__Information supplied__
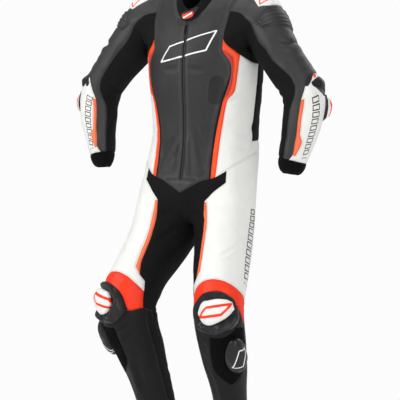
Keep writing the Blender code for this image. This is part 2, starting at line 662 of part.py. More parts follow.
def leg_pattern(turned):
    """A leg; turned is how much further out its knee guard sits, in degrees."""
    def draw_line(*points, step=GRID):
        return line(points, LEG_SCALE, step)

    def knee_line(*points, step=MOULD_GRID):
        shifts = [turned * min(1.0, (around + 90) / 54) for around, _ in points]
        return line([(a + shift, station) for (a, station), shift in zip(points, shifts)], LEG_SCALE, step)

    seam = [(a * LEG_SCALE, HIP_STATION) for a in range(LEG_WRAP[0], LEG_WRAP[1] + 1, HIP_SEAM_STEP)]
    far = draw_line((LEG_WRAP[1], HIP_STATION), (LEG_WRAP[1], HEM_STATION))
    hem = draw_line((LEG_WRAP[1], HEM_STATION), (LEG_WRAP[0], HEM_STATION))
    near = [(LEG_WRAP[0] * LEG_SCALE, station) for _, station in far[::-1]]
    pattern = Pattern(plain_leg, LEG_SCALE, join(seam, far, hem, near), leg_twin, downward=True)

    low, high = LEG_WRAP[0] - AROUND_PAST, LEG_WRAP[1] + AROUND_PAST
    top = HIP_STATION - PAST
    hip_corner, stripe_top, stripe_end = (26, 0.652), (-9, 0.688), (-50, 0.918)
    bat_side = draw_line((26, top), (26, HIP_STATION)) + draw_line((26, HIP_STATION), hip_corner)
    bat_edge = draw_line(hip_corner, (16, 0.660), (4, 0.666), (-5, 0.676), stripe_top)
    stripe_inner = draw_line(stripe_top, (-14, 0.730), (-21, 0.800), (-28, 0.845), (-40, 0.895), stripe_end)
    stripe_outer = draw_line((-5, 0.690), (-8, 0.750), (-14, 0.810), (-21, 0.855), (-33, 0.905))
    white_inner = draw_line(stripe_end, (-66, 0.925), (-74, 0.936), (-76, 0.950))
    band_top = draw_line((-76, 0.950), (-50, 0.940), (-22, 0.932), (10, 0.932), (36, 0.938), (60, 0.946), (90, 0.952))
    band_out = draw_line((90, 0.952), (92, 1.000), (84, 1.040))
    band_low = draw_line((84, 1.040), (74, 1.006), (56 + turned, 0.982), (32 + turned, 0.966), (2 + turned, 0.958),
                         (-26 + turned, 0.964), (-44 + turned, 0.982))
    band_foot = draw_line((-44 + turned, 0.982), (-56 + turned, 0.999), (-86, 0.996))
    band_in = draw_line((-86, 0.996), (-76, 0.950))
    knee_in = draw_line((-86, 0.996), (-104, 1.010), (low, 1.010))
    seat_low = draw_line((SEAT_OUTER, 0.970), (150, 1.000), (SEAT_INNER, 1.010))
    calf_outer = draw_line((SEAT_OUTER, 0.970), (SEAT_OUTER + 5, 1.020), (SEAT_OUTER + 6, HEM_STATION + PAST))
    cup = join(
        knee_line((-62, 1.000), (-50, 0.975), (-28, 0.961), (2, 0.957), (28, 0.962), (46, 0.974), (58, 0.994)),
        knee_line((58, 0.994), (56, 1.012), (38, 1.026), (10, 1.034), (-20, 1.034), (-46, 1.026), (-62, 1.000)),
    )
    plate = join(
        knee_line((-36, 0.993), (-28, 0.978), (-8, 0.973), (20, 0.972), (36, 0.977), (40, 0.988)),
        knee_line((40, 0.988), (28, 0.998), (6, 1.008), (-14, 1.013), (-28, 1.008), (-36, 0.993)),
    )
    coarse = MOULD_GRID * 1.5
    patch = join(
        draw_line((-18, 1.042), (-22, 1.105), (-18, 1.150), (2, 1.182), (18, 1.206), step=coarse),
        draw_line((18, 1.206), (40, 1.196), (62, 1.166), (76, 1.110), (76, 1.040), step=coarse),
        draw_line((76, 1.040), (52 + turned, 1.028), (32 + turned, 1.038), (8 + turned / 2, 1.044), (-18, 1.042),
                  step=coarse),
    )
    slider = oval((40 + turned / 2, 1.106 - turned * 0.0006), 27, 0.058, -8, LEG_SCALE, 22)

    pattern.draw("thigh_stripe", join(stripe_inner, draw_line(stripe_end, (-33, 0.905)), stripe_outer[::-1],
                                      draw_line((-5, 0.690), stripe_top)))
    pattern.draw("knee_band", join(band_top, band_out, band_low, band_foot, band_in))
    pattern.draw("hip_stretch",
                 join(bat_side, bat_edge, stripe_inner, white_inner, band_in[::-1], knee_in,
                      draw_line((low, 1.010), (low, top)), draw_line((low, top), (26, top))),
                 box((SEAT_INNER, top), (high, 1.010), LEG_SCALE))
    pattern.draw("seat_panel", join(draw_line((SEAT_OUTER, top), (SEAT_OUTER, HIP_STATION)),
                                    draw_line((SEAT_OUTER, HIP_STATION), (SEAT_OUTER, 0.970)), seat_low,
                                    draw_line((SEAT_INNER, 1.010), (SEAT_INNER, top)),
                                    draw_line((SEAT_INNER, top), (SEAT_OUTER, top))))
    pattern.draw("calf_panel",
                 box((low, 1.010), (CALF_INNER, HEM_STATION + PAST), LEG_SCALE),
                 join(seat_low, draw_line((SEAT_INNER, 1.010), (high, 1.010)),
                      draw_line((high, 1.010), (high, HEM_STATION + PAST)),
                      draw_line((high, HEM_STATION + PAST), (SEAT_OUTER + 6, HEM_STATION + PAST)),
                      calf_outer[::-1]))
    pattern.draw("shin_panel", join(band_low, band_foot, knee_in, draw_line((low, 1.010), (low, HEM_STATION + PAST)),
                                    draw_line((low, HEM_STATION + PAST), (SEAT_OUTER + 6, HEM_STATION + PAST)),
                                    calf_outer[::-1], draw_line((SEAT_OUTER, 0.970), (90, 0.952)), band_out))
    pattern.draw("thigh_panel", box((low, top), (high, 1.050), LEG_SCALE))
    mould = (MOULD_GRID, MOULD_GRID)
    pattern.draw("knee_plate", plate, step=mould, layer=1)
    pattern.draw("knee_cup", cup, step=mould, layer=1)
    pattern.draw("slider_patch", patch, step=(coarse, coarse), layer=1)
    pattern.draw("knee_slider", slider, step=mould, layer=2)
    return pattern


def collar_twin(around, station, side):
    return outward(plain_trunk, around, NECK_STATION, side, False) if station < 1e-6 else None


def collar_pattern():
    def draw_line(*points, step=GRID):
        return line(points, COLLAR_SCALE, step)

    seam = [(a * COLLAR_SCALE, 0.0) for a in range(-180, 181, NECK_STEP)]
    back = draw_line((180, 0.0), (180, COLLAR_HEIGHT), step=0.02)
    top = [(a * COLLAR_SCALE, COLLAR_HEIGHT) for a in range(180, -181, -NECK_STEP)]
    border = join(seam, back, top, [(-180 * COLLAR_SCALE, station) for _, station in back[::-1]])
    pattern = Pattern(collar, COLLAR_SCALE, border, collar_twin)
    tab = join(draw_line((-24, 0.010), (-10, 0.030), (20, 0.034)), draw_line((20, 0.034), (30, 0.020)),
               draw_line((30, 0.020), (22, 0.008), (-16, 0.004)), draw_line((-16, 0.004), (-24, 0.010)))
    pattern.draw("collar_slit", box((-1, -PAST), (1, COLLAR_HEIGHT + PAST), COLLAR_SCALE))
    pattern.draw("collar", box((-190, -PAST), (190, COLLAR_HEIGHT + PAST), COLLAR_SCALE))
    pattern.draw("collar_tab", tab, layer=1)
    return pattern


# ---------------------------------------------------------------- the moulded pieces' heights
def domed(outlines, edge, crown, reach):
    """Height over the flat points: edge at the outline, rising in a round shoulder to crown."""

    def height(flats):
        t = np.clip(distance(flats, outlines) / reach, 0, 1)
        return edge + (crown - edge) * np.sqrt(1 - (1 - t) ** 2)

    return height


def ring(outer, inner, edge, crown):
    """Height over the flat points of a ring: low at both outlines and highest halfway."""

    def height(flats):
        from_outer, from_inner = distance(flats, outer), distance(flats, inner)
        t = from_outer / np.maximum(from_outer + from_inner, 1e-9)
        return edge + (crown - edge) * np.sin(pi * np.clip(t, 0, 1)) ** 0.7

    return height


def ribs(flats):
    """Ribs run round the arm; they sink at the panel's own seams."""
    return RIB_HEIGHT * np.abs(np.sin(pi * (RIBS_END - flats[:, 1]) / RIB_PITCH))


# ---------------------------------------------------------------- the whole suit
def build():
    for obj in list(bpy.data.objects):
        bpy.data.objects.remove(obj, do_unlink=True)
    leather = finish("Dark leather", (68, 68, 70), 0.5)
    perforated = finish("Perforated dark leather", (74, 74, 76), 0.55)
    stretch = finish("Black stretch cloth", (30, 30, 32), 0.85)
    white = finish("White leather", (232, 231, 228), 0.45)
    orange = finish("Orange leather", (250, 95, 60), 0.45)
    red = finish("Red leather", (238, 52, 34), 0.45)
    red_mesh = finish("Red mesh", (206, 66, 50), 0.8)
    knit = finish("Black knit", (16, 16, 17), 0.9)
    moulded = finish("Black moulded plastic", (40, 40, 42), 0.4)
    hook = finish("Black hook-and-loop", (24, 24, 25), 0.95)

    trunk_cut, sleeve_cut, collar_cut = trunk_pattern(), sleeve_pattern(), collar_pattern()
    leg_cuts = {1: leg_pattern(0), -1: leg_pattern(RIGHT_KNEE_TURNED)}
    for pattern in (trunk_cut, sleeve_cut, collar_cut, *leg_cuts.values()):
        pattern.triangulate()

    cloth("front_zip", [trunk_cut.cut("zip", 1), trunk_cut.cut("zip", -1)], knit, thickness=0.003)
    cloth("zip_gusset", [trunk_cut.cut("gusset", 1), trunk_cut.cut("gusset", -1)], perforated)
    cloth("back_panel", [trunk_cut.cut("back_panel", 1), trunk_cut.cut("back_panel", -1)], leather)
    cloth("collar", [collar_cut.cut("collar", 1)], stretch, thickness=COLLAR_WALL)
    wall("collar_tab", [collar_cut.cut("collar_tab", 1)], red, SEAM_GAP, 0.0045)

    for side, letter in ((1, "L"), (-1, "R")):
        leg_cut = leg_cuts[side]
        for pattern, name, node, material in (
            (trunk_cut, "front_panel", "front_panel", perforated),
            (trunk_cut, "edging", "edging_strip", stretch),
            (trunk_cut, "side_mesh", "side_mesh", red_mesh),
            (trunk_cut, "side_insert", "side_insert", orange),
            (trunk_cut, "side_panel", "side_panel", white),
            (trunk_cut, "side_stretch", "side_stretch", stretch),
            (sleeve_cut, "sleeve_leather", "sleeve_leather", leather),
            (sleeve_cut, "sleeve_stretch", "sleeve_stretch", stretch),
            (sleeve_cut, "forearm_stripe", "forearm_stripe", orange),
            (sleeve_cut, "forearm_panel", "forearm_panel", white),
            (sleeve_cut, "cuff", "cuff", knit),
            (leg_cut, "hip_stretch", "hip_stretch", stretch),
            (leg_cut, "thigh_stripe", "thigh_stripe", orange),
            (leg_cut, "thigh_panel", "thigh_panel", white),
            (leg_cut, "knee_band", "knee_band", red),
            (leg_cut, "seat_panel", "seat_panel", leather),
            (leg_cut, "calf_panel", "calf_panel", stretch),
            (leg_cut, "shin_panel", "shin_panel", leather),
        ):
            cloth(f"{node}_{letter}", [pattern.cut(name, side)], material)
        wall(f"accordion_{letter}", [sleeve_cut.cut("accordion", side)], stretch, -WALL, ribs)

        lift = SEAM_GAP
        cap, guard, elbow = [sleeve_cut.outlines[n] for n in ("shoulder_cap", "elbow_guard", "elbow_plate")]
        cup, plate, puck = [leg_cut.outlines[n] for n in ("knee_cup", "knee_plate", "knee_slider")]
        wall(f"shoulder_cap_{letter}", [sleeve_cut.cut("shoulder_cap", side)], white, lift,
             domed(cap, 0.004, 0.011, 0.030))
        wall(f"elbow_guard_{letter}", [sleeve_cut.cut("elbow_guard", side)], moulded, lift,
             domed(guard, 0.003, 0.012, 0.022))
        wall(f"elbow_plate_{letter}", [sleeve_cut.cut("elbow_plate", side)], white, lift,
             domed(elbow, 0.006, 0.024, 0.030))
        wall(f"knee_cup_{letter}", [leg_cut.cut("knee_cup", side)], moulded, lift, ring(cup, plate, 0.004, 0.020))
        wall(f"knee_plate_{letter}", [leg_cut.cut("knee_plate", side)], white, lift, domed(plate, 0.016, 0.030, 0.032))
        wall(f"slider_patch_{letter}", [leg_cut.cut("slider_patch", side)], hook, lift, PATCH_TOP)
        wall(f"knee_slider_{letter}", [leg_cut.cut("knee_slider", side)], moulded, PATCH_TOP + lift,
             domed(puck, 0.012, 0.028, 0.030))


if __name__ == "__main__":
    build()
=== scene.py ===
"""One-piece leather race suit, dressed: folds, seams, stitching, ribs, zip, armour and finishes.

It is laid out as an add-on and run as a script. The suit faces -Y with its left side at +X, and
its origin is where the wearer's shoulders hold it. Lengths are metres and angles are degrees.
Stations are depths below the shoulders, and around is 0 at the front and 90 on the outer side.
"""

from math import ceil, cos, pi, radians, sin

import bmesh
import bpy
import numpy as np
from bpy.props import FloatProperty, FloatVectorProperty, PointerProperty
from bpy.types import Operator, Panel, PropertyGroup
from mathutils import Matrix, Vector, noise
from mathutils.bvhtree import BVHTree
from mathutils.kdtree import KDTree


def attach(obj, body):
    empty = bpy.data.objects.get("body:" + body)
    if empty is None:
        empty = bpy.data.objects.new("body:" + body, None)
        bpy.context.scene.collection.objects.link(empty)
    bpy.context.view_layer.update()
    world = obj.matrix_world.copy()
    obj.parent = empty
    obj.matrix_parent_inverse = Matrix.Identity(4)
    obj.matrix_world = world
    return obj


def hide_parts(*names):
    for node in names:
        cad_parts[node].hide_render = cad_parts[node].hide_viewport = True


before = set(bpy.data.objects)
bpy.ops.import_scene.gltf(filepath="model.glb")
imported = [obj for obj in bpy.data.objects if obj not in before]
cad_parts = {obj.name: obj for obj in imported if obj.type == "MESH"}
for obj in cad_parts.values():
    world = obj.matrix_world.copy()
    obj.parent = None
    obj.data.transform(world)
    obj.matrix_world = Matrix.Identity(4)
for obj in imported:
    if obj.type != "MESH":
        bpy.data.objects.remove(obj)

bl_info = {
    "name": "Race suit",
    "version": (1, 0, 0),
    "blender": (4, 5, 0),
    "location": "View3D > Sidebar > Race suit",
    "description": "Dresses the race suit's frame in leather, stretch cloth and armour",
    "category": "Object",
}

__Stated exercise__
The first line to be transcribed is the one containing "hook, lift, PATCH_TOP)", and the last is the one containing "armour and finishes.". Transcribe exactly those lines and nothing else.

__Exercise result__
        wall(f"slider_patch_{letter}", [leg_cut.cut("slider_patch", side)], hook, lift, PATCH_TOP)
        wall(f"knee_slider_{letter}", [leg_cut.cut("knee_slider", side)], moulded, PATCH_TOP + lift,
             domed(puck, 0.012, 0.028, 0.030))


if __name__ == "__main__":
    build()
=== scene.py ===
"""One-piece leather race suit, dressed: folds, seams, stitching, ribs, zip, armour and finishes.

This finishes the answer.